- Information supplied -

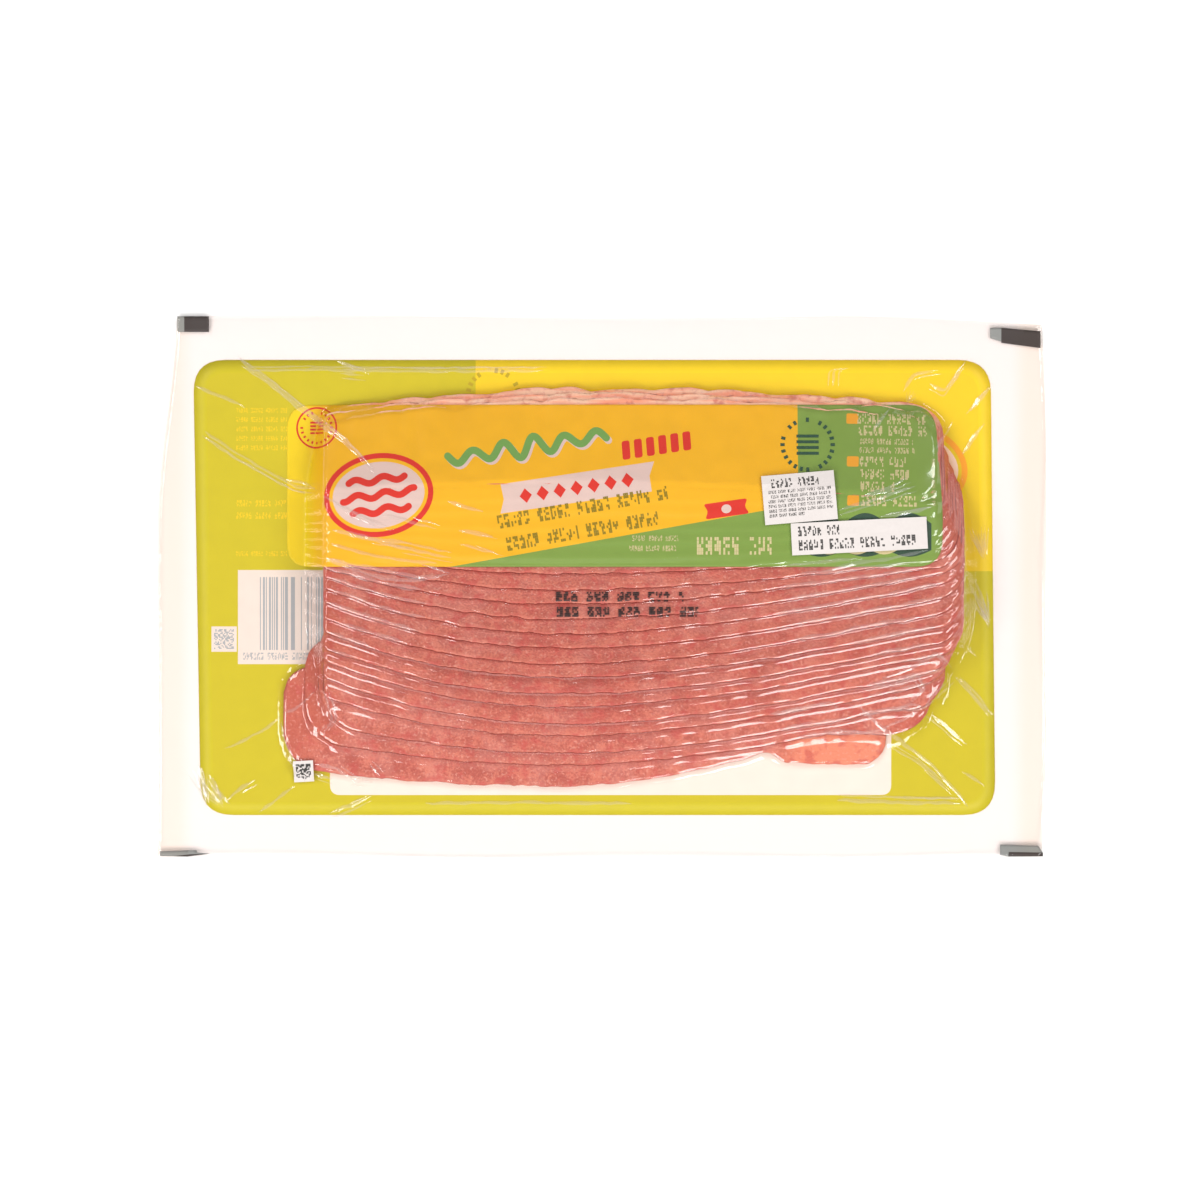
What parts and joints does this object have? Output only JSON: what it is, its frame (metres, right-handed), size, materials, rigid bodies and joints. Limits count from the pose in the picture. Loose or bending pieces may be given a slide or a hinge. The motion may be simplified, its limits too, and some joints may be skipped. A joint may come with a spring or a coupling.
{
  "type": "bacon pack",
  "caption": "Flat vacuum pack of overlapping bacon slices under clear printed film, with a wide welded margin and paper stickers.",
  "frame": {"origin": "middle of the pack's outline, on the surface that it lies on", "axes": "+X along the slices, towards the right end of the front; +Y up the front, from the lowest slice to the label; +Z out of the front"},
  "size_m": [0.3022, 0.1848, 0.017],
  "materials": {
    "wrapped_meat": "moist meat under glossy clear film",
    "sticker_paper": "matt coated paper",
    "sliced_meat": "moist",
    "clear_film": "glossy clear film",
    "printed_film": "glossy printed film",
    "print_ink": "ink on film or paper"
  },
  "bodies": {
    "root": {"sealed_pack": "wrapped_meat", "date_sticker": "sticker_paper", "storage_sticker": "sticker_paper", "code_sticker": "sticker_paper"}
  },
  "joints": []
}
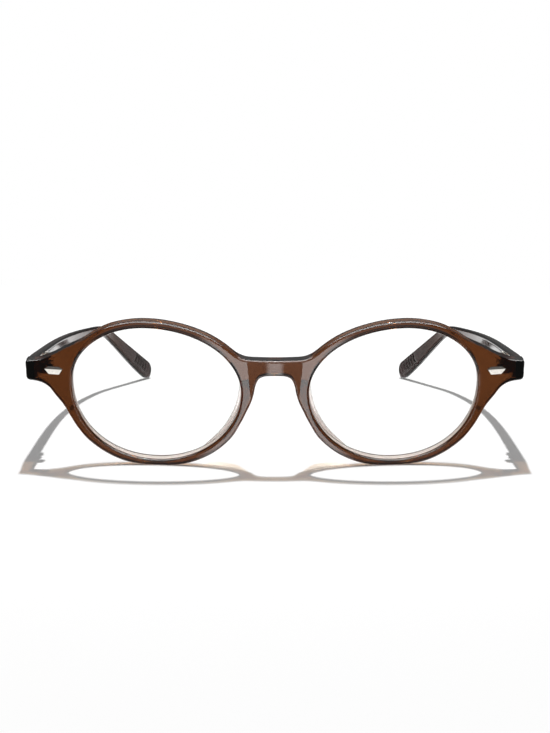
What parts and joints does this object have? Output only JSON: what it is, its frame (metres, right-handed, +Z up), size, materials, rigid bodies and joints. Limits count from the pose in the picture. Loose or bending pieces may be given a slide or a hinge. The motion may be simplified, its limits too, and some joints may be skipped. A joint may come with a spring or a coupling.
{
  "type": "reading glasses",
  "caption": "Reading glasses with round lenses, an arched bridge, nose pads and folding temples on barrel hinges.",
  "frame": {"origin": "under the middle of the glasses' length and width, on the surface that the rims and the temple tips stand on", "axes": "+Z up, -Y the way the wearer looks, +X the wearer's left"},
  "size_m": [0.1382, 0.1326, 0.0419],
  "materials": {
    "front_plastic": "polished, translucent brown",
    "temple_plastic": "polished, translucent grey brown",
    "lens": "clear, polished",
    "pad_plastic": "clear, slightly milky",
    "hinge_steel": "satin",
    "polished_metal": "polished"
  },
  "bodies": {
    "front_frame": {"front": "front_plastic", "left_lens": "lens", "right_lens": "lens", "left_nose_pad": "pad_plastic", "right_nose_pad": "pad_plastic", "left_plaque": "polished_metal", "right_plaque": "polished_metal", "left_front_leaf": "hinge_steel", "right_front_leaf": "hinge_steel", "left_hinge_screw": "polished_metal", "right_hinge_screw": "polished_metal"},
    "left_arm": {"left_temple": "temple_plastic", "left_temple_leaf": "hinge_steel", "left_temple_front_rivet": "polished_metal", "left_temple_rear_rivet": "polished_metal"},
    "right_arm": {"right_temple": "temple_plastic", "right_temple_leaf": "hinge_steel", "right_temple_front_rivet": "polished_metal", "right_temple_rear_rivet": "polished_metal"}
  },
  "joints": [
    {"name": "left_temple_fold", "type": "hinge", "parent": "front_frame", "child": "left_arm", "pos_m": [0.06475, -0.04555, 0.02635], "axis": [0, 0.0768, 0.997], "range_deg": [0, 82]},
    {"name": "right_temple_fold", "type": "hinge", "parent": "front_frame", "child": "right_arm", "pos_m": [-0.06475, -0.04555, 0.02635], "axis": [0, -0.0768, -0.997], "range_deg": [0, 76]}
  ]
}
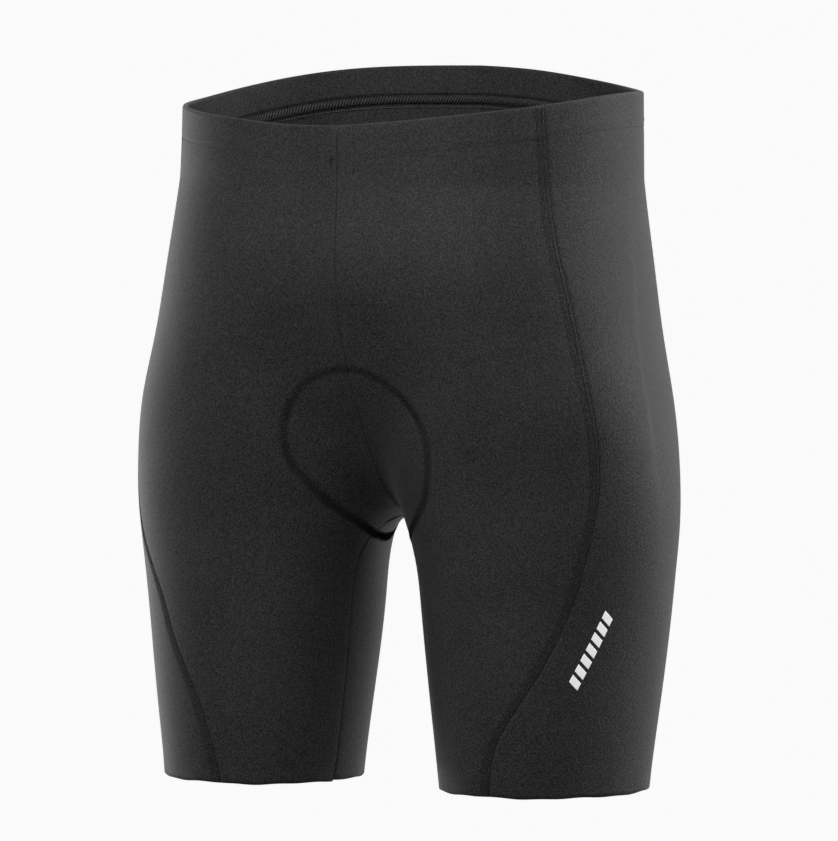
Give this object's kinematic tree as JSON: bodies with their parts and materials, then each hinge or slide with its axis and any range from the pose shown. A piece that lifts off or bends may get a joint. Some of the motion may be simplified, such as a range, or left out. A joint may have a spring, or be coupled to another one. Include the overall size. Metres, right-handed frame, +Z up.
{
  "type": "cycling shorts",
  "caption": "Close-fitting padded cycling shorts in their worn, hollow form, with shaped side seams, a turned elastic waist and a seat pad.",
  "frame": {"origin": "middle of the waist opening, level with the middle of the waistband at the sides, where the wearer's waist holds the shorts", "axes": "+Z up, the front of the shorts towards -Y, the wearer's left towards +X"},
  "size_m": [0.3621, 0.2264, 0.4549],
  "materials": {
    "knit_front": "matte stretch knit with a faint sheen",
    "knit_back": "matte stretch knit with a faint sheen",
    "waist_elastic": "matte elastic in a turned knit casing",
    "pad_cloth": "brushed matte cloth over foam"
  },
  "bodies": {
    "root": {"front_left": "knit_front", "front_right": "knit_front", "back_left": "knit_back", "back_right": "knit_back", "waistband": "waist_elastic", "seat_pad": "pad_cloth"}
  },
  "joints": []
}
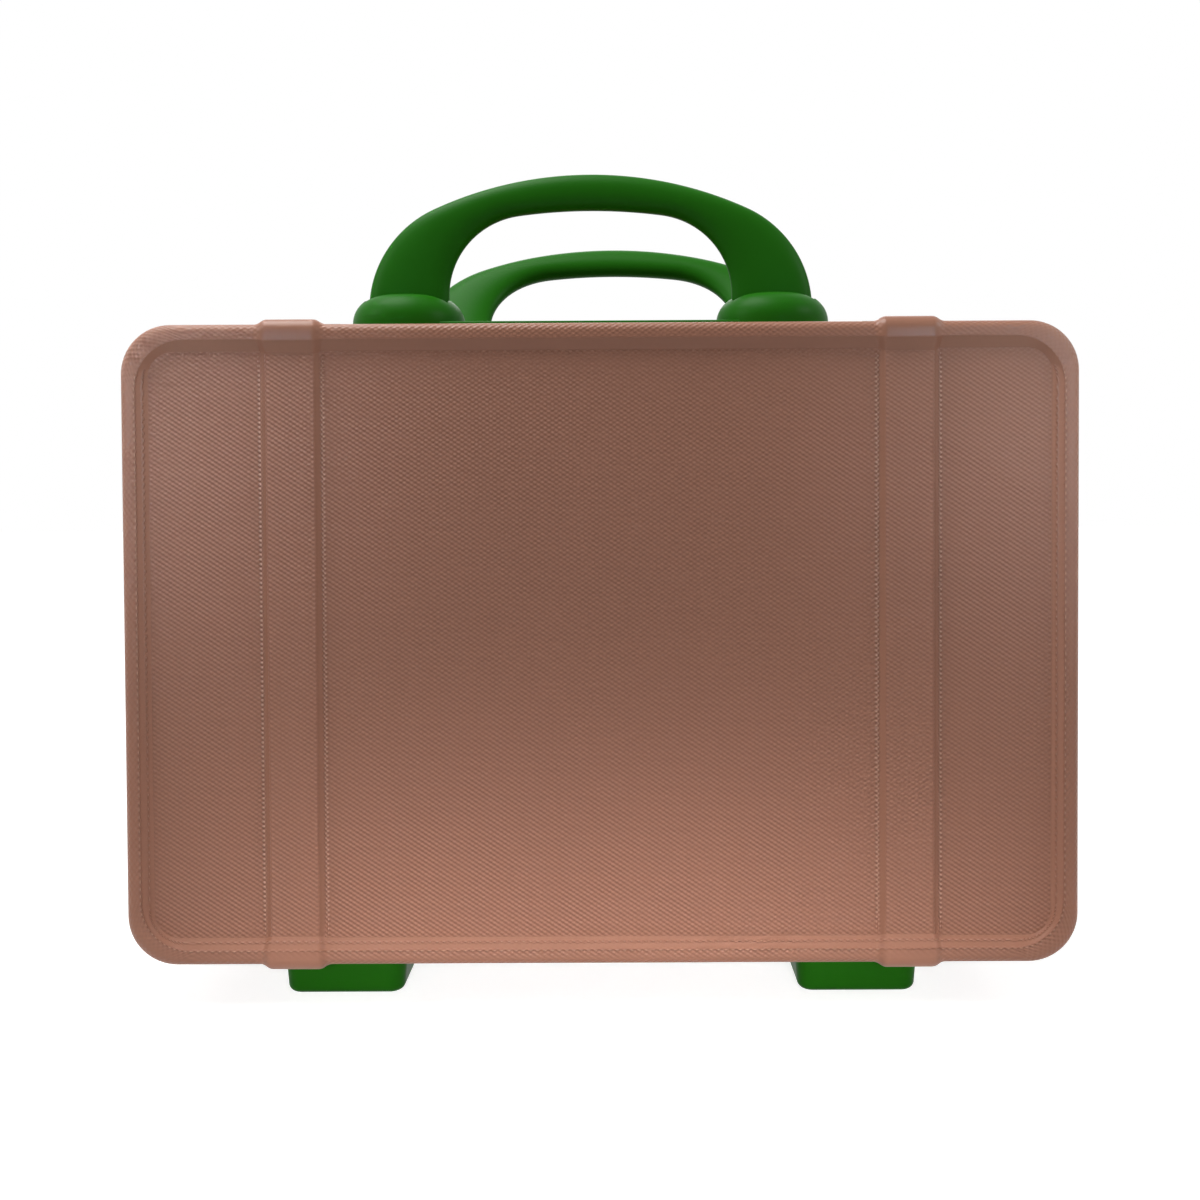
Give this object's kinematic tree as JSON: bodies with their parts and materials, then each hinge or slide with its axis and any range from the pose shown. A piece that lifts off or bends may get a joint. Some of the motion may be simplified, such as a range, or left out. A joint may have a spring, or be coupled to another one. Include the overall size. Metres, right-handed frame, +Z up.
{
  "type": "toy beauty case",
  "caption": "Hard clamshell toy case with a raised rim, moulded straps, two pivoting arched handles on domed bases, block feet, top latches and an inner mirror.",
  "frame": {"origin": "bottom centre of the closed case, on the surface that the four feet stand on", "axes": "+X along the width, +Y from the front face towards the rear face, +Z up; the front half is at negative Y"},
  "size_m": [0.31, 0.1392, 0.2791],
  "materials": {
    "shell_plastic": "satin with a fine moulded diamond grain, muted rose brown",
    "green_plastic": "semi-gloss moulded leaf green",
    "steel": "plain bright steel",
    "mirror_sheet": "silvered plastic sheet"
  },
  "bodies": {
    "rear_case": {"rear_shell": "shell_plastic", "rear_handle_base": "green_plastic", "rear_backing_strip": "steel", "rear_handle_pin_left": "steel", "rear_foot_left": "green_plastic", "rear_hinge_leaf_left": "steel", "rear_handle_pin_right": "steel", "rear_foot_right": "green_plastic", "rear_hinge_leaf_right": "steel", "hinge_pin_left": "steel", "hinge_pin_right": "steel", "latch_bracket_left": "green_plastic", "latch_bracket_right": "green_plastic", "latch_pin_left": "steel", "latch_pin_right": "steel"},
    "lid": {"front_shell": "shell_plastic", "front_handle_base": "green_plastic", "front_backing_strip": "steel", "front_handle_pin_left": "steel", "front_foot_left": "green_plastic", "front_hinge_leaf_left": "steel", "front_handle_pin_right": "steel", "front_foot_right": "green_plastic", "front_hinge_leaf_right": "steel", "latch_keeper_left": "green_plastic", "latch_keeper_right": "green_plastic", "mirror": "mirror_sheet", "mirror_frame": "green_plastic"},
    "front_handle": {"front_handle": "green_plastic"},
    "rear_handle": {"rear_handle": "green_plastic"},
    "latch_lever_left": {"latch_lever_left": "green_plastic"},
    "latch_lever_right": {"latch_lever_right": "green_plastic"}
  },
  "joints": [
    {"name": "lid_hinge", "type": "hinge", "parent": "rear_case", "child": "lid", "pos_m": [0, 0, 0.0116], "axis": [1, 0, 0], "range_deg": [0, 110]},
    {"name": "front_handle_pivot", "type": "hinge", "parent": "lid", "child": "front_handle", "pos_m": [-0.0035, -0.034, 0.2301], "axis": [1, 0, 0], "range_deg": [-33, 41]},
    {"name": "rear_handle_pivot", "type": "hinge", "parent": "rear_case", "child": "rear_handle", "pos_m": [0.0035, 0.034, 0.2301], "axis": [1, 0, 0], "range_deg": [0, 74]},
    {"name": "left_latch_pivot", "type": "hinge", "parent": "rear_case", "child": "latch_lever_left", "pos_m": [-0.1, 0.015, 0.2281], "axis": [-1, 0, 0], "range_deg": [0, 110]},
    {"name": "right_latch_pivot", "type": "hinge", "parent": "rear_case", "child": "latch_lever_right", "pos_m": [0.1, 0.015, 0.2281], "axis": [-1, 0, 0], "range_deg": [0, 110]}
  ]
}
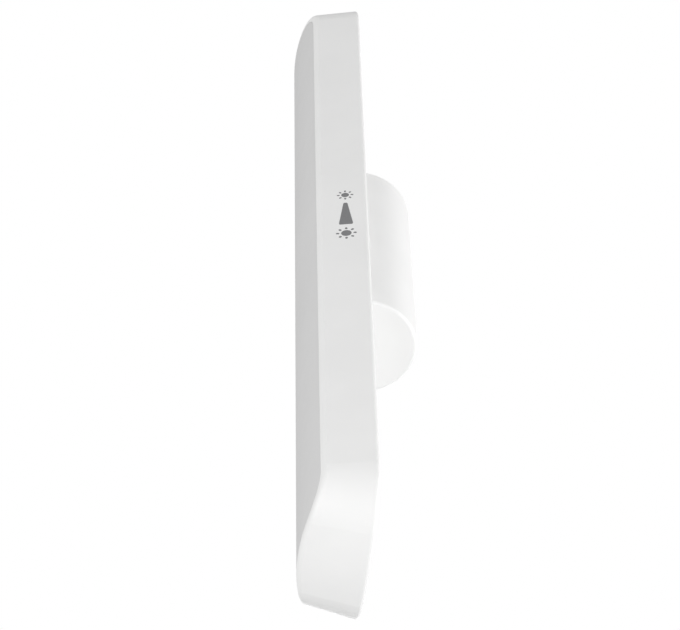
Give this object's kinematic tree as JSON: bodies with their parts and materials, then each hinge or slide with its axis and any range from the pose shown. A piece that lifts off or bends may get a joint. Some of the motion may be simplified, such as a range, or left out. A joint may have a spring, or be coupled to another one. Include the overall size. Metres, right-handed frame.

- Set task -
Can you retype every record above exactly, leaving out the pictures?

- Reply to the exercise -
What parts and joints does this object have? Output only JSON: what it is, its frame (metres, right-handed), size, materials, rigid bodies and joints. Limits count from the pose in the picture. Loose or bending pieces may be given a slide or a hinge. The motion may be simplified, its limits too, and some joints may be skipped. A joint may come with a spring or a coupling.
{
  "type": "bacon pack",
  "caption": "Flat vacuum pack of overlapping bacon slices under clear printed film, with a wide welded margin and paper stickers.",
  "frame": {"origin": "middle of the pack's outline, on the surface that it lies on", "axes": "+X along the slices, towards the right end of the front; +Y up the front, from the lowest slice to the label; +Z out of the front"},
  "size_m": [0.3022, 0.1848, 0.017],
  "materials": {
    "wrapped_meat": "moist meat under glossy clear film",
    "sticker_paper": "matt coated paper",
    "sliced_meat": "moist",
    "clear_film": "glossy clear film",
    "printed_film": "glossy printed film",
    "print_ink": "ink on film or paper"
  },
  "bodies": {
    "root": {"sealed_pack": "wrapped_meat", "date_sticker": "sticker_paper", "storage_sticker": "sticker_paper", "code_sticker": "sticker_paper"}
  },
  "joints": []
}
What parts and joints does this object have? Output only JSON: what it is, its frame (metres, right-handed, +Z up), size, materials, rigid bodies and joints. Limits count from the pose in the picture. Loose or bending pieces may be given a slide or a hinge. The motion may be simplified, its limits too, and some joints may be skipped. A joint may come with a spring or a coupling.
{
  "type": "reading glasses",
  "caption": "Reading glasses with round lenses, an arched bridge, nose pads and folding temples on barrel hinges.",
  "frame": {"origin": "under the middle of the glasses' length and width, on the surface that the rims and the temple tips stand on", "axes": "+Z up, -Y the way the wearer looks, +X the wearer's left"},
  "size_m": [0.1382, 0.1326, 0.0419],
  "materials": {
    "front_plastic": "polished, translucent brown",
    "temple_plastic": "polished, translucent grey brown",
    "lens": "clear, polished",
    "pad_plastic": "clear, slightly milky",
    "hinge_steel": "satin",
    "polished_metal": "polished"
  },
  "bodies": {
    "front_frame": {"front": "front_plastic", "left_lens": "lens", "right_lens": "lens", "left_nose_pad": "pad_plastic", "right_nose_pad": "pad_plastic", "left_plaque": "polished_metal", "right_plaque": "polished_metal", "left_front_leaf": "hinge_steel", "right_front_leaf": "hinge_steel", "left_hinge_screw": "polished_metal", "right_hinge_screw": "polished_metal"},
    "left_arm": {"left_temple": "temple_plastic", "left_temple_leaf": "hinge_steel", "left_temple_front_rivet": "polished_metal", "left_temple_rear_rivet": "polished_metal"},
    "right_arm": {"right_temple": "temple_plastic", "right_temple_leaf": "hinge_steel", "right_temple_front_rivet": "polished_metal", "right_temple_rear_rivet": "polished_metal"}
  },
  "joints": [
    {"name": "left_temple_fold", "type": "hinge", "parent": "front_frame", "child": "left_arm", "pos_m": [0.06475, -0.04555, 0.02635], "axis": [0, 0.0768, 0.997], "range_deg": [0, 82]},
    {"name": "right_temple_fold", "type": "hinge", "parent": "front_frame", "child": "right_arm", "pos_m": [-0.06475, -0.04555, 0.02635], "axis": [0, -0.0768, -0.997], "range_deg": [0, 76]}
  ]
}
Give this object's kinematic tree as JSON: bodies with their parts and materials, then each hinge or slide with its axis and any range from the pose shown. A piece that lifts off or bends may get a joint. Some of the motion may be simplified, such as a range, or left out. A joint may have a spring, or be coupled to another one. Include the overall size. Metres, right-handed frame, +Z up.
{
  "type": "cycling shorts",
  "caption": "Close-fitting padded cycling shorts in their worn, hollow form, with shaped side seams, a turned elastic waist and a seat pad.",
  "frame": {"origin": "middle of the waist opening, level with the middle of the waistband at the sides, where the wearer's waist holds the shorts", "axes": "+Z up, the front of the shorts towards -Y, the wearer's left towards +X"},
  "size_m": [0.3621, 0.2264, 0.4549],
  "materials": {
    "knit_front": "matte stretch knit with a faint sheen",
    "knit_back": "matte stretch knit with a faint sheen",
    "waist_elastic": "matte elastic in a turned knit casing",
    "pad_cloth": "brushed matte cloth over foam"
  },
  "bodies": {
    "root": {"front_left": "knit_front", "front_right": "knit_front", "back_left": "knit_back", "back_right": "knit_back", "waistband": "waist_elastic", "seat_pad": "pad_cloth"}
  },
  "joints": []
}
Give this object's kinematic tree as JSON: bodies with their parts and materials, then each hinge or slide with its axis and any range from the pose shown. A piece that lifts off or bends may get a joint. Some of the motion may be simplified, such as a range, or left out. A joint may have a spring, or be coupled to another one. Include the overall size. Metres, right-handed frame, +Z up.
{
  "type": "toy beauty case",
  "caption": "Hard clamshell toy case with a raised rim, moulded straps, two pivoting arched handles on domed bases, block feet, top latches and an inner mirror.",
  "frame": {"origin": "bottom centre of the closed case, on the surface that the four feet stand on", "axes": "+X along the width, +Y from the front face towards the rear face, +Z up; the front half is at negative Y"},
  "size_m": [0.31, 0.1392, 0.2791],
  "materials": {
    "shell_plastic": "satin with a fine moulded diamond grain, muted rose brown",
    "green_plastic": "semi-gloss moulded leaf green",
    "steel": "plain bright steel",
    "mirror_sheet": "silvered plastic sheet"
  },
  "bodies": {
    "rear_case": {"rear_shell": "shell_plastic", "rear_handle_base": "green_plastic", "rear_backing_strip": "steel", "rear_handle_pin_left": "steel", "rear_foot_left": "green_plastic", "rear_hinge_leaf_left": "steel", "rear_handle_pin_right": "steel", "rear_foot_right": "green_plastic", "rear_hinge_leaf_right": "steel", "hinge_pin_left": "steel", "hinge_pin_right": "steel", "latch_bracket_left": "green_plastic", "latch_bracket_right": "green_plastic", "latch_pin_left": "steel", "latch_pin_right": "steel"},
    "lid": {"front_shell": "shell_plastic", "front_handle_base": "green_plastic", "front_backing_strip": "steel", "front_handle_pin_left": "steel", "front_foot_left": "green_plastic", "front_hinge_leaf_left": "steel", "front_handle_pin_right": "steel", "front_foot_right": "green_plastic", "front_hinge_leaf_right": "steel", "latch_keeper_left": "green_plastic", "latch_keeper_right": "green_plastic", "mirror": "mirror_sheet", "mirror_frame": "green_plastic"},
    "front_handle": {"front_handle": "green_plastic"},
    "rear_handle": {"rear_handle": "green_plastic"},
    "latch_lever_left": {"latch_lever_left": "green_plastic"},
    "latch_lever_right": {"latch_lever_right": "green_plastic"}
  },
  "joints": [
    {"name": "lid_hinge", "type": "hinge", "parent": "rear_case", "child": "lid", "pos_m": [0, 0, 0.0116], "axis": [1, 0, 0], "range_deg": [0, 110]},
    {"name": "front_handle_pivot", "type": "hinge", "parent": "lid", "child": "front_handle", "pos_m": [-0.0035, -0.034, 0.2301], "axis": [1, 0, 0], "range_deg": [-33, 41]},
    {"name": "rear_handle_pivot", "type": "hinge", "parent": "rear_case", "child": "rear_handle", "pos_m": [0.0035, 0.034, 0.2301], "axis": [1, 0, 0], "range_deg": [0, 74]},
    {"name": "left_latch_pivot", "type": "hinge", "parent": "rear_case", "child": "latch_lever_left", "pos_m": [-0.1, 0.015, 0.2281], "axis": [-1, 0, 0], "range_deg": [0, 110]},
    {"name": "right_latch_pivot", "type": "hinge", "parent": "rear_case", "child": "latch_lever_right", "pos_m": [0.1, 0.015, 0.2281], "axis": [-1, 0, 0], "range_deg": [0, 110]}
  ]
}
Give this object's kinematic tree as JSON: bodies with their parts and materials, then each hinge or slide with its axis and any range from the pose shown. A piece that lifts off or bends may get a joint. Some of the motion may be simplified, such as a range, or left out. A joint may have a spring, or be coupled to another one. Include the overall size. Metres, right-handed frame.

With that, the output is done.